As the number of COVID-19 cases skyrockets and the death toll mounts, Cassidy and others who rely on in-home health care workers for help with activities of daily living grow increasingly anxious about becoming infected.
Cassidy, 44, works from home in affiliate marketing and is an advocate and activist for those with disabilities. He has been a quadriplegic since a firearm accident in 1994. Though he lives independently, a rotation of aides are in and out of his home every day.
“At least four people come and go each day. Basically I need help with most things,” he said. “I need help getting into the (wheelchair), toileting, showering, eating, getting dressed. At night I need help getting into bed.”
As of Monday, all but six states had full or partial shelter-in-place orders. Iowa is one of those six with no such mandate. The others are North Dakota, South Dakota, Nebraska, Nevada and Arkansas.
To protect her compromised immune system, Laura Adams has implemented her own household lockdown.
“We’re not letting anybody else in besides my husband and daughter,” she said. “We get deliveries left outside the doors so we can sanitize them before they come in.”
Adams and her husband, Darin, also pulled their 4-year-old from day care.
“Day care is a germ factory, and the risk of exposure is just too high for me,” she said.
Adams uses a walker, and sometimes a wheelchair, after a series of complications during and after her pregnancy left her fighting for her life.
“I do have difficulty walking, and I still have pretty severe chronic pain, depending on the day,” she said.
Those difficulties and others make Adams vulnerable to infection, especially one as insidious as COVID-19. In early March, her doctor told her to avoid all public spaces.
“We’re trying to keep the bubble as small as possible,” she said.
That exacts another toll: feeling isolated.
“One of my main issues right now is the increase in anxiety. I’ve gotten used to being at home over the last four years. But I would still leave the house for doctor appointments and physical therapy and grocery shopping. I definitely feel for the other people who are experiencing social isolation for the first time,” Adams said.
Cassidy said he’s been calling friends on the phone a lot more lately to maintain connections. “I didn’t really feel isolated until like this last week when I started thinking about that I’ve got all these friends who aren’t working right now and it would be great to hang out with them.”
Social connections are especially important for those with disabilities, said local advocate Eric Donat, who has been in self-imposed isolation for nearly three weeks to minimize exposure to the virus. Donat, 39, has cerebral palsy and uses a wheelchair.
He’s using social media to stay in touch with friends, but said not everyone with a disability has that option.

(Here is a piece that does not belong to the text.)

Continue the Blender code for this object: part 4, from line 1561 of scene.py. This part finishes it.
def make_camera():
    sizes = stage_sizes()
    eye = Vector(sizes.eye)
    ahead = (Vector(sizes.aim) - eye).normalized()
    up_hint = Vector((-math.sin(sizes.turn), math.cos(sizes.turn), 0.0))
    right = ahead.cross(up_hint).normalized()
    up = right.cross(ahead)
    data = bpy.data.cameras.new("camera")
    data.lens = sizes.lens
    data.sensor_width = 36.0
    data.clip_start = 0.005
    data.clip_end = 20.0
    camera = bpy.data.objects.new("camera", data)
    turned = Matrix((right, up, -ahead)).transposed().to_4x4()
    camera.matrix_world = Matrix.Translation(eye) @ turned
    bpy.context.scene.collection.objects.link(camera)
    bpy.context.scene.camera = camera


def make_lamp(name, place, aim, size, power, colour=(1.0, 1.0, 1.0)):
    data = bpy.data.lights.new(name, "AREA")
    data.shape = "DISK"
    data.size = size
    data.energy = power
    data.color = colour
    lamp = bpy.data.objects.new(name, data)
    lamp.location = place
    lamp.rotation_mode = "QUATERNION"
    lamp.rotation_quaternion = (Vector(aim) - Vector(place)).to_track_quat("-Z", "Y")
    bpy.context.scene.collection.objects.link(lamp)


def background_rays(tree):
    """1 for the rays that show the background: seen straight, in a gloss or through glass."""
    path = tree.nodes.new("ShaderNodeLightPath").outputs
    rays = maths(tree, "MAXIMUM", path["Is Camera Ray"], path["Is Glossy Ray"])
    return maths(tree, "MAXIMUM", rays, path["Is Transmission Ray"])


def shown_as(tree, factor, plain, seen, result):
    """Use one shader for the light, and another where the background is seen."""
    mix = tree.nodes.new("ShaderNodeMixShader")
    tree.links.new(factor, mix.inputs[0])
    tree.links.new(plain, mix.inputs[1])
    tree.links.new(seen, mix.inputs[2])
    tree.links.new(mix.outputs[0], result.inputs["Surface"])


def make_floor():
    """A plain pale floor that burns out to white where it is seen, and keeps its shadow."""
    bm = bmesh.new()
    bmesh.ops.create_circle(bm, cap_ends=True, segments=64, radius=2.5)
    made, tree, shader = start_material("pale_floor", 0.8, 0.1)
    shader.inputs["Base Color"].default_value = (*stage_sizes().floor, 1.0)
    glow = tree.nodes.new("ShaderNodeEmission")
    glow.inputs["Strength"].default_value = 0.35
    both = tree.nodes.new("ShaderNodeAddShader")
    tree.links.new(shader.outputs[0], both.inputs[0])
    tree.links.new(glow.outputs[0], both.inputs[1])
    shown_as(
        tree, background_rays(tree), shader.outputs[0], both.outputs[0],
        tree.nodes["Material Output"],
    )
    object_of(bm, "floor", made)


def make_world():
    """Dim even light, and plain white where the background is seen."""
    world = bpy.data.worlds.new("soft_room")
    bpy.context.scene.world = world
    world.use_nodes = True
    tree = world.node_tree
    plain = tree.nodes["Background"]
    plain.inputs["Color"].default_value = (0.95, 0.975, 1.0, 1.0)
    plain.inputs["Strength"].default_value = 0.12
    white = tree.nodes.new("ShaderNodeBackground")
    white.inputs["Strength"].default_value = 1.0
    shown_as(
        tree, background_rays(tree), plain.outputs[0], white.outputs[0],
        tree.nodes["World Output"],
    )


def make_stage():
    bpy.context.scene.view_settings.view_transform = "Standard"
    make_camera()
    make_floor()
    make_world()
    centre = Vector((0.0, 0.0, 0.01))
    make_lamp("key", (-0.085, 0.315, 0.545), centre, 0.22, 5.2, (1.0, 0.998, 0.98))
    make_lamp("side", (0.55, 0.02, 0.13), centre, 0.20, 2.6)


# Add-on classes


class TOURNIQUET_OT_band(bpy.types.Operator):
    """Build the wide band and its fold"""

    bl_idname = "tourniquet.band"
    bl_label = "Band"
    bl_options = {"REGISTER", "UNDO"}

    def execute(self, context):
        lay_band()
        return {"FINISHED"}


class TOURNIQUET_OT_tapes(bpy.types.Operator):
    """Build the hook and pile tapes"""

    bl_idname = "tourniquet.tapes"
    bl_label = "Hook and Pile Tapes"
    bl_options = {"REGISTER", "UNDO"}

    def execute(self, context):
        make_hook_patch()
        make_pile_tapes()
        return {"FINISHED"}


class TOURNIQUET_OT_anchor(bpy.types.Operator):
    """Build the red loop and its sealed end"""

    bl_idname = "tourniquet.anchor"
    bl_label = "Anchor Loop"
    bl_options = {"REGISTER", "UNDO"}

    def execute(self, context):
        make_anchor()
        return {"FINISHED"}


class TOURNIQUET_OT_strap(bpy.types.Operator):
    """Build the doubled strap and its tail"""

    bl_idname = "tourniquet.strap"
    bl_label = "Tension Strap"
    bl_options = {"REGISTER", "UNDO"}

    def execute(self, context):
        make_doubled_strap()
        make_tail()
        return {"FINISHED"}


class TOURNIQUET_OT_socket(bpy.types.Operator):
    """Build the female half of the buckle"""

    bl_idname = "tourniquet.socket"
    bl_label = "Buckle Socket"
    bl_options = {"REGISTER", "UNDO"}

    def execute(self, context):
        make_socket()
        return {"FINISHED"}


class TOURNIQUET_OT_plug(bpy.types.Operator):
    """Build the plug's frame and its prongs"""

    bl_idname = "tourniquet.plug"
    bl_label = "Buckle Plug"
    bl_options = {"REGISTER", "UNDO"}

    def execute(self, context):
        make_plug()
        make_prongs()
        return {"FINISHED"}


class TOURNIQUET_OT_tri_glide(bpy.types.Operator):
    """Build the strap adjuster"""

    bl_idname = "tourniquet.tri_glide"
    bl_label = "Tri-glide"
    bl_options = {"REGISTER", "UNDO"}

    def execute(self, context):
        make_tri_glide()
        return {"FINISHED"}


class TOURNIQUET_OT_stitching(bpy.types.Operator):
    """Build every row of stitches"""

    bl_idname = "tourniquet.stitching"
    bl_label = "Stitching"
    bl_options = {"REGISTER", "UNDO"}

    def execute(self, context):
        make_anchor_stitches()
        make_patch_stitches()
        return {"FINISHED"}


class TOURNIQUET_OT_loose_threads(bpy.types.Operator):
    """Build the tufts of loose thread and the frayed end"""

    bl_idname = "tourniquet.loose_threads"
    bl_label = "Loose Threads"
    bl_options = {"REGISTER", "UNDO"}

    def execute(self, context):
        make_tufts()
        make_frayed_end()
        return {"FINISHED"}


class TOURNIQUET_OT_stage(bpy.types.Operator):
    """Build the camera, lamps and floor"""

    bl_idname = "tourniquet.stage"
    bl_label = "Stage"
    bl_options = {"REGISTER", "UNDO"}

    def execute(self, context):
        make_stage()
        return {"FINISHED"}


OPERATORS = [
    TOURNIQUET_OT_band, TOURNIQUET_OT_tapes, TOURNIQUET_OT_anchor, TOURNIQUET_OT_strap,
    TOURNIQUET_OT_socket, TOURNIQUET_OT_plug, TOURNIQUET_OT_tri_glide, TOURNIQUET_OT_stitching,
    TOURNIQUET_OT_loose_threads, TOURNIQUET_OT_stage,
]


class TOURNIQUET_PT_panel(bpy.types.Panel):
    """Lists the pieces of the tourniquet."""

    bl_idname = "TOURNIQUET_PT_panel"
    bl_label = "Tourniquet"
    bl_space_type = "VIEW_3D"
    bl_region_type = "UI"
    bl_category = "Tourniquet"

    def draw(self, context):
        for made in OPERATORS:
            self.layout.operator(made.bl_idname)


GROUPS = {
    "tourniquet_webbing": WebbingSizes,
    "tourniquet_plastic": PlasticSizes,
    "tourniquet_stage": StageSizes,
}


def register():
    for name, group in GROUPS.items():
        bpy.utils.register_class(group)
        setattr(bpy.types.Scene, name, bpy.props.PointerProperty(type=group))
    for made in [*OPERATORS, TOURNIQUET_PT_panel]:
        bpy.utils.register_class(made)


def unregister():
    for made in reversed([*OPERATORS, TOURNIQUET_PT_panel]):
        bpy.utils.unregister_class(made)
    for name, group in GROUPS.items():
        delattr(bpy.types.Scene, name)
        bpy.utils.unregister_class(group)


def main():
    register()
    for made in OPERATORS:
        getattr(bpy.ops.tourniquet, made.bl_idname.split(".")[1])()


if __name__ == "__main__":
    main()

“I know there is modern technology like social media, but some people with disabilities might not have access or know how to use video calls or other platforms,” he said.

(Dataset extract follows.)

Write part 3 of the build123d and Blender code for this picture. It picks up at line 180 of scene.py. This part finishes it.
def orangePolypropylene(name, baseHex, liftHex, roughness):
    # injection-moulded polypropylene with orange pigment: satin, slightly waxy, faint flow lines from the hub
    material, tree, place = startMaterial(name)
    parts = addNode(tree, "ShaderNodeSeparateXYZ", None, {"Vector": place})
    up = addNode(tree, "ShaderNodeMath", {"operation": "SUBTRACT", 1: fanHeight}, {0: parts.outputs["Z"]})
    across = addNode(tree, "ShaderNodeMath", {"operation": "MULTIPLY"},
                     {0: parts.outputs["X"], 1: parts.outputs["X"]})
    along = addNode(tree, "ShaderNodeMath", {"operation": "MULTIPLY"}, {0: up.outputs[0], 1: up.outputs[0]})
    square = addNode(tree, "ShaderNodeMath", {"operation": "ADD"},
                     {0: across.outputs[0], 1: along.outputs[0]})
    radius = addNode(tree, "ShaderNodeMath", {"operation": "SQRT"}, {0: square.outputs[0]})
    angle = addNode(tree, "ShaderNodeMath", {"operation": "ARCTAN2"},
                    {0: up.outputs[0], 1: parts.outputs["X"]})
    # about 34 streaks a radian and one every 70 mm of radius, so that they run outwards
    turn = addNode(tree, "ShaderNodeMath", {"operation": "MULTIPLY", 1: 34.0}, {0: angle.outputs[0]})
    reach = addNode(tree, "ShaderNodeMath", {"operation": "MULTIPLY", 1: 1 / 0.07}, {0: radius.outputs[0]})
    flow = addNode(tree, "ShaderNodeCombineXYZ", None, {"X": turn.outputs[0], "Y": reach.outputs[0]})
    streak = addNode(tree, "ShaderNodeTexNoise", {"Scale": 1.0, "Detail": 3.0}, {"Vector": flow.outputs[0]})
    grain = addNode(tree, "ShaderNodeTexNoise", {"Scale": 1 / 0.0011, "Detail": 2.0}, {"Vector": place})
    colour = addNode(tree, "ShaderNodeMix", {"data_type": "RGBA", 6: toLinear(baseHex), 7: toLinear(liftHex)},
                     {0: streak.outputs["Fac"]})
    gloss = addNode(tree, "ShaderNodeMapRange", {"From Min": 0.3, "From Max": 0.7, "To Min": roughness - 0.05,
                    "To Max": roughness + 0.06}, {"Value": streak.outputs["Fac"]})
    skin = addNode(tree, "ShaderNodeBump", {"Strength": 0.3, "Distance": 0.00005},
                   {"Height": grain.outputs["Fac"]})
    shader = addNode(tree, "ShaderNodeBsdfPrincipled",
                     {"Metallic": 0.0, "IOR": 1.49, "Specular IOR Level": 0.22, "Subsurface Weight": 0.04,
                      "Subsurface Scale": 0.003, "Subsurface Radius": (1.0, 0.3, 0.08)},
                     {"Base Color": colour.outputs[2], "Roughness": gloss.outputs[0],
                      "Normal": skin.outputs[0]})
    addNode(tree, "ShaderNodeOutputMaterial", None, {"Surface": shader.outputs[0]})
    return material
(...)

Additionally, the COVID-19 pandemic is “throwing the whole world off kilter, changing schedules” and otherwise upending daily routines that are crucial to people with certain kinds of disabilities, Donat said. “We’re all kind of in this limbo, and people with disabilities might have more issues with being scared and not knowing how to get that off their chest or reach out.”
But sheltering in place is the right thing to do — for everyone, said Donat, Adams and Cassidy. Adams is blunt in her request of Cedar Valley residents.
“Seriously. Stay home. Stop spreading this. You are putting me and people like me at a much increased risk. We are not expendable.”